Is R for recession or resilience?
Goldman Sachs reported today that it believes the US economy will suffer a recession in 2008, and Goldman is not alone. It seems everyone is worried about the impact of the credit crunch and high energy costs on US consumers. So, what might a recession mean for shipments by steel producers in the US in 2008?
There is clearly a correlation between GDP growth and steel demand. In developed economies, such as the US, the rule of thumb is that GDP has to grow at a base line level or steel demand contracts. In the US, the rule is pretty simple: If GDP grows by more than 2.5%, steel demand tends to rise. Conversely, steel demand falls when GDP grows by less than 2.5%. You can see this in the graph below. (If the graph is hard to read, click on it and it will enlarge).
As a thought experiment, let’s assume US GDP grows by 0.8% in 2008, as Goldman predicts. Based on the historical relationship between US GDP growth and steel demand, 0.8% growth in GDP would result in a 5% decline in steel demand this year. But be careful. A 5% reduction in demand doesn’t translate directly into a 5% decline in shipments by US mills because there are other factors at work. The most important are exports, imports, and inventory levels. Let’s take a quick look at each of these to see how they might impact 2008 mill shipments.
When all data are in for 2007, US exports of steel mill products will likely set a record - over 10 million tons of finished steel products. This will be the third record year in a row for US exports. Strong export performance can be attributed to a weaker US dollar, strong global demand for steel products, and low US prices relative to much of the rest of the world. With the dollar likely to remain weak, it is reasonable to assume that US exports will remain close to 10 million tons, where they have been for the last few years. Exports will help mills maintain shipment levels even in the face of weak demand.
On the other side of the trade ledger, imports in 2007 are likely to have fallen by 25% from the record levels of 2006 (27 million tons in 2007 vs. 36 million tons in 2006). With steel prices rising in the US and steel service centers replenishing inventories (explained below), it is reasonable to assume a modest increase in steel imports in 2008, but not a deluge. A reasonable assumption is that imports will rise by 2-3 million tons in 2008 to 29 or 30 million tons for the year.
Inventories of steel products at service centers, as reported by the MSCI, will finish 2007 at around 12 million tons, the lowest level in ten years. Most industry observers expect service centers will build inventories to recent historical levels over the course of 2008, especially in the face of rising US prices. This inventory build, which would need to be two million tons to bring inventory levels back to their five year average, also will help cushion the impact of declining demand on mill shipments.

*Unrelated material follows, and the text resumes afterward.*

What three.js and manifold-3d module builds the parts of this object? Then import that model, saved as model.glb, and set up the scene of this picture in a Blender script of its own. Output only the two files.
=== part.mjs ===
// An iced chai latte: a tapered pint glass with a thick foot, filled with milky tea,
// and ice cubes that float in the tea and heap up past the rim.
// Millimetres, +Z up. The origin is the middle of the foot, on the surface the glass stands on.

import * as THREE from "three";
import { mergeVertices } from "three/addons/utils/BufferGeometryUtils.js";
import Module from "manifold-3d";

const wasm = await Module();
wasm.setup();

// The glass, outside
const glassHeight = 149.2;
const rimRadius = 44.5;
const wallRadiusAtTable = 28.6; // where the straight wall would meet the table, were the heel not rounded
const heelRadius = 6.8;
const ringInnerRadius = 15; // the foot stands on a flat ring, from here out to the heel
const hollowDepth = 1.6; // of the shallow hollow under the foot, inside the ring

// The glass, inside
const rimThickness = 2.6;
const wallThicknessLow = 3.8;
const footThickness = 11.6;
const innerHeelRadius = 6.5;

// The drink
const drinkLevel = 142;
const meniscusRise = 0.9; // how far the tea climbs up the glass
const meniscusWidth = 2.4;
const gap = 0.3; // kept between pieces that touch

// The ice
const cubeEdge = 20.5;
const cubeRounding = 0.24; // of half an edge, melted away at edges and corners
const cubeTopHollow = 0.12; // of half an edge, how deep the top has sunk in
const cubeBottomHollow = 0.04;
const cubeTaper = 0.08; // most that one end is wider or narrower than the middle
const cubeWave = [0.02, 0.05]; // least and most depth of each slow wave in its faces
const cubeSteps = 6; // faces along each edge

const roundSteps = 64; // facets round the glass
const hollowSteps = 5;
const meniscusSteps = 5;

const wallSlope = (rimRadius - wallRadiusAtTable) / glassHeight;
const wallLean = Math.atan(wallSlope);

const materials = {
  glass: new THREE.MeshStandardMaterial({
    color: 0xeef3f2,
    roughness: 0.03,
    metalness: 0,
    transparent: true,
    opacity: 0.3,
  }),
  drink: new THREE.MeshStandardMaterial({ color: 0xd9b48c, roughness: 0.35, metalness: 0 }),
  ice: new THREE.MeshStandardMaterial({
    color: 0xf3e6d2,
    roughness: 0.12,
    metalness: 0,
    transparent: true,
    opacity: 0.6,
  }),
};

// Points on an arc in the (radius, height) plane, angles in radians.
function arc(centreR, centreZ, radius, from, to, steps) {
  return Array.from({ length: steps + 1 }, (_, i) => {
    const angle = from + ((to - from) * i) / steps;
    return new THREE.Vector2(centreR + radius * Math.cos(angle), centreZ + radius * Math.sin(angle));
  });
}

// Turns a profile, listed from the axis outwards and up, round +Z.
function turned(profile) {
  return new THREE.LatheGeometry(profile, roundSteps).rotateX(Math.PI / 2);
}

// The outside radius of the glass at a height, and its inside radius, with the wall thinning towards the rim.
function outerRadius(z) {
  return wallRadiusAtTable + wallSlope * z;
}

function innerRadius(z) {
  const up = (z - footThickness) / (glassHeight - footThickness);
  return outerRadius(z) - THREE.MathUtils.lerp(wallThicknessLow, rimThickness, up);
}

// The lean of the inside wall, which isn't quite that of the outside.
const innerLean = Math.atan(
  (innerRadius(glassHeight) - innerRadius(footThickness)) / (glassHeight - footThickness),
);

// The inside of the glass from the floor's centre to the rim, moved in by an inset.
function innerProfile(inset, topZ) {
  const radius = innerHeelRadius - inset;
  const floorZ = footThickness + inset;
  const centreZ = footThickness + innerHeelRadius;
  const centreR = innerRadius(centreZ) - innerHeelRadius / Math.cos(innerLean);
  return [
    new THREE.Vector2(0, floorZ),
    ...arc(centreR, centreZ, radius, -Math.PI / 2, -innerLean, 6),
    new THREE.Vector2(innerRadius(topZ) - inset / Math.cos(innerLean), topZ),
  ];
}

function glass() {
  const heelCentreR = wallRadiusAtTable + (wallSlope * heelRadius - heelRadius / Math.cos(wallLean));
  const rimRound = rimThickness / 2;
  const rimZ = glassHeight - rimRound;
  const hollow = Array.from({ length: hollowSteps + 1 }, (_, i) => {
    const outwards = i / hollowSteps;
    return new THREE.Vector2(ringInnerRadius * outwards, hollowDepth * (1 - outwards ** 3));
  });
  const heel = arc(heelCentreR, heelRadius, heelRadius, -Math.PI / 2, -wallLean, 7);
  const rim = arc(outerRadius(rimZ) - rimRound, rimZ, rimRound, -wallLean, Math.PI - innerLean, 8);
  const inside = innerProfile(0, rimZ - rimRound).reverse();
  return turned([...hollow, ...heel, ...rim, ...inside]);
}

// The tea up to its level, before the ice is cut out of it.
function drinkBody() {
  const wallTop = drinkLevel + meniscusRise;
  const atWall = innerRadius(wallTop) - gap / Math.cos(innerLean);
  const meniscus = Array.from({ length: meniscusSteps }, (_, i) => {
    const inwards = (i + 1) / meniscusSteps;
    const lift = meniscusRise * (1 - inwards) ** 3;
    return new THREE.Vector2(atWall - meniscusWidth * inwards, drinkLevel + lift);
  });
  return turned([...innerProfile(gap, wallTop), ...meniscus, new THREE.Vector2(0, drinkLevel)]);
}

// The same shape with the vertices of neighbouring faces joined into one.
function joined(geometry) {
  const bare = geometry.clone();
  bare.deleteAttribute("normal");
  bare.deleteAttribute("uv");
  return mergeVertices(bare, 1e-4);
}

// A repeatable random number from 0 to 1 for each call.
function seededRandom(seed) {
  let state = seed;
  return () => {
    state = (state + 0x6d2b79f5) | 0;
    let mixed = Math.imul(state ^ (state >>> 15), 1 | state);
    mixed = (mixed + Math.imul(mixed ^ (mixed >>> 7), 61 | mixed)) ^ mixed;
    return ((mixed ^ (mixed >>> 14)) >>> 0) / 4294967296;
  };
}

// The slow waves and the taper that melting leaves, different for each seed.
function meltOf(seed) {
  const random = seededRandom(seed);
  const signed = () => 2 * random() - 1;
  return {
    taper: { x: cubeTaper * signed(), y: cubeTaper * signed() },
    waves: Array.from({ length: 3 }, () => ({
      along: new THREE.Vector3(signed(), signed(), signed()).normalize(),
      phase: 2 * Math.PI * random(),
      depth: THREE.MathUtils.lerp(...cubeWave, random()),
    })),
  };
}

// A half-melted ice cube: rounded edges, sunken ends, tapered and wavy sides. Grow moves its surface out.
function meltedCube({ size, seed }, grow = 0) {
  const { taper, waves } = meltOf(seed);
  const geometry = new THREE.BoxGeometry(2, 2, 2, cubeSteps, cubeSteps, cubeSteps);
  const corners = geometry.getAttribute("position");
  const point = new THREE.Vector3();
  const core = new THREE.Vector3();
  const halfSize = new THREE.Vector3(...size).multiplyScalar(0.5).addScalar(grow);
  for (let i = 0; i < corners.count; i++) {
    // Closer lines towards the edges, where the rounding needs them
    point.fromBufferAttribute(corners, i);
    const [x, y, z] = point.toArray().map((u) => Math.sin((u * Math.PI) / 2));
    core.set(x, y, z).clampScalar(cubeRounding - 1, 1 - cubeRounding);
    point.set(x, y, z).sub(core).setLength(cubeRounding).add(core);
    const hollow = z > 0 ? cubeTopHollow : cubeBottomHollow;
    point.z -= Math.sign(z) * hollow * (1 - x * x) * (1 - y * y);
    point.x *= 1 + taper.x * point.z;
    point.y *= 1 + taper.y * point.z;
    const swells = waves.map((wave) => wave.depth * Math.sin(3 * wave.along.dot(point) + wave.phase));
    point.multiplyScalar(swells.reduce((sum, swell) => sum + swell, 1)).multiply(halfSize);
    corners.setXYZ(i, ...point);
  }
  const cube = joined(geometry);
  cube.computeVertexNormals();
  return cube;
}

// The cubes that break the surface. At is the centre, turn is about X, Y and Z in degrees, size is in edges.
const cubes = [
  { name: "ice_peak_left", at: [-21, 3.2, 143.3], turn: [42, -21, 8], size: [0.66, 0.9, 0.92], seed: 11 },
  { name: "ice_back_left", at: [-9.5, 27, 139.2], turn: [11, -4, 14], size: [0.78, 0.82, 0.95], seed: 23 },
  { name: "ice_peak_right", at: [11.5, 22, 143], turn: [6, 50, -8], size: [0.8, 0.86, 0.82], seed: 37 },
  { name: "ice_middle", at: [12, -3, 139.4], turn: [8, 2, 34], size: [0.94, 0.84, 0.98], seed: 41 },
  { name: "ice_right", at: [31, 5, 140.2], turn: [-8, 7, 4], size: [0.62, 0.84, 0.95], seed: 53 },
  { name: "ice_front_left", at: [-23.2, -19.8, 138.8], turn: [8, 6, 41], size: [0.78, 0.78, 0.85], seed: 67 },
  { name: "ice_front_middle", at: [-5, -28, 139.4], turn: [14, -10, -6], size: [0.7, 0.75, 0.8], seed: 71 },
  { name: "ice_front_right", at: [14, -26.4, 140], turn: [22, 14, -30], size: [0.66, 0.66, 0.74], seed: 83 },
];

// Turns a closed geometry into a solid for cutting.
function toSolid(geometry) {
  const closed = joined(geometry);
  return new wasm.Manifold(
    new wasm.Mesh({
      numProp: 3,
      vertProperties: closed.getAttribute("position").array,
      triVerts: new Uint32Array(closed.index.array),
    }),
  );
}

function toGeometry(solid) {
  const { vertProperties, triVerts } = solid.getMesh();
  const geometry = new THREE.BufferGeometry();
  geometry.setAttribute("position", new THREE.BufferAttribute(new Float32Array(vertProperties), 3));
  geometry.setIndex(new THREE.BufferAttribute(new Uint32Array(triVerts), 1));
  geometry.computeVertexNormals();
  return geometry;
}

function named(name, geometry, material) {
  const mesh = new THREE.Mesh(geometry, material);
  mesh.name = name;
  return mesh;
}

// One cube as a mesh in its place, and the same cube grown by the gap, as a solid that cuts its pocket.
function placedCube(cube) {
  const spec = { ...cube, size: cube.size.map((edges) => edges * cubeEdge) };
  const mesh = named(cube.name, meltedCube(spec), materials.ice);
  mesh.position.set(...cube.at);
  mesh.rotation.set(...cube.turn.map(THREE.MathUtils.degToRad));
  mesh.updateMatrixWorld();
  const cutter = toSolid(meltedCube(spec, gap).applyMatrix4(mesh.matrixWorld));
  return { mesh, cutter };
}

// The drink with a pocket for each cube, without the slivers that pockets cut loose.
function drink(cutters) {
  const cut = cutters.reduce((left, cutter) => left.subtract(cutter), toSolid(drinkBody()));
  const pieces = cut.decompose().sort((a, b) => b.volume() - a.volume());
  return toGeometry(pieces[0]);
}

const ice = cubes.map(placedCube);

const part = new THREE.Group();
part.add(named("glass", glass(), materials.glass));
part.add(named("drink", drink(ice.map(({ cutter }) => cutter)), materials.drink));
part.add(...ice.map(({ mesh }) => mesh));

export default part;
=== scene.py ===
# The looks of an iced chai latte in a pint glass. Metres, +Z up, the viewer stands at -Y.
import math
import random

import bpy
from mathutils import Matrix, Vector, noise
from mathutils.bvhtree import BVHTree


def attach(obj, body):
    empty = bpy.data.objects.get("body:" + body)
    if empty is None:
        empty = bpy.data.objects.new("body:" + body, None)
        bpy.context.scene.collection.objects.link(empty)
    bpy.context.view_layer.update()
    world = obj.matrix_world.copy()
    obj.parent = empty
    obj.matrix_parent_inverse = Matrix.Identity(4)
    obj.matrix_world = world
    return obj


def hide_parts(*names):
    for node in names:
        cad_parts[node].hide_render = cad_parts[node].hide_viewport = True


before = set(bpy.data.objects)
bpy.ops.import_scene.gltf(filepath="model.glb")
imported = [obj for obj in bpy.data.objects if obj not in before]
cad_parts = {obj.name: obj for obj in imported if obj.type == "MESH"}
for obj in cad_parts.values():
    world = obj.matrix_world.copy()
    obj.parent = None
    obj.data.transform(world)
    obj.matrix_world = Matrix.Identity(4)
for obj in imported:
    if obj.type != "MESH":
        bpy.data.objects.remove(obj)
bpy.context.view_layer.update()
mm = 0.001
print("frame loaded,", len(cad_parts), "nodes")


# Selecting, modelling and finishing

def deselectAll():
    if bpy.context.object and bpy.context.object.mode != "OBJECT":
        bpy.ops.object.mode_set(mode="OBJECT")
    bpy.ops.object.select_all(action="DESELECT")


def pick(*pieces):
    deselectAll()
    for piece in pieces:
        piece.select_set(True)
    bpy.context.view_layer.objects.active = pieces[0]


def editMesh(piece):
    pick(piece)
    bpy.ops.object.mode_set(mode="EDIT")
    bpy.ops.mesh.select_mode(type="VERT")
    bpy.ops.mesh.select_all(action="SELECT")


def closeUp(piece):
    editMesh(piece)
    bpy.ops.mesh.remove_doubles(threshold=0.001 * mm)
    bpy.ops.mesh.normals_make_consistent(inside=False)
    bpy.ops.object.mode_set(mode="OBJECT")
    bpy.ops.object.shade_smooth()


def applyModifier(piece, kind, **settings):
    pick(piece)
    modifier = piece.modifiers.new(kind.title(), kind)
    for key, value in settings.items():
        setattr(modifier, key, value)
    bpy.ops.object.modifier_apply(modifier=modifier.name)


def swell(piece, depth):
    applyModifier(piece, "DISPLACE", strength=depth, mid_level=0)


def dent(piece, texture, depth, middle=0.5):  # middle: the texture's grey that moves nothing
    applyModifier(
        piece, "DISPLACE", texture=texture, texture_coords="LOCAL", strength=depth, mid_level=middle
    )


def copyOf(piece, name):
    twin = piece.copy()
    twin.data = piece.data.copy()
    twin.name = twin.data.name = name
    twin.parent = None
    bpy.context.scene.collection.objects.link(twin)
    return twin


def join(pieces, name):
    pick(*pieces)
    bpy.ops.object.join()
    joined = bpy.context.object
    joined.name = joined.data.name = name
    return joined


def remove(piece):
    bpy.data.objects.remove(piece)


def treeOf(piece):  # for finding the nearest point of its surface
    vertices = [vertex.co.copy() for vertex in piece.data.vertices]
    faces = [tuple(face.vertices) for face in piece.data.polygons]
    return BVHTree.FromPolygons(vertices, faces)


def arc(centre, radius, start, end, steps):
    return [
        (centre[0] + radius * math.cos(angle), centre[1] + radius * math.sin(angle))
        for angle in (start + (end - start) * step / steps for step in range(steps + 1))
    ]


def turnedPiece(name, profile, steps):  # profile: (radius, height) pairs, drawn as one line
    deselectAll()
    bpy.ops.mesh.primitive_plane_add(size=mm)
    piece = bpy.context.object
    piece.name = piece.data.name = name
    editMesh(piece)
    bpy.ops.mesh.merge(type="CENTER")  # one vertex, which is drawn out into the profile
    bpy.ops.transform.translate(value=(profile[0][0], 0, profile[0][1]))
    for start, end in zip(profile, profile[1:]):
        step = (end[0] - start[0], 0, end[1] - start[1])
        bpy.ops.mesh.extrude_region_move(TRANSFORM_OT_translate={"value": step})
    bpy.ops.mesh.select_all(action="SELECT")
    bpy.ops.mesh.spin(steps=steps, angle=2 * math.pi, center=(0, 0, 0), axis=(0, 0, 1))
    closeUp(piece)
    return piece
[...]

The net result of all this give and take is expected to be a modest decline in mill shipments in 2008, to just over 100 million tons. See forecast below. Not a boom year, but not a disaster either. And certainly no reason to assume the only R word we can apply to the steel industry is Recession. Given the industry’s recent performance, R may be for the steel industry’s Resilience in the face of challenging economic conditions.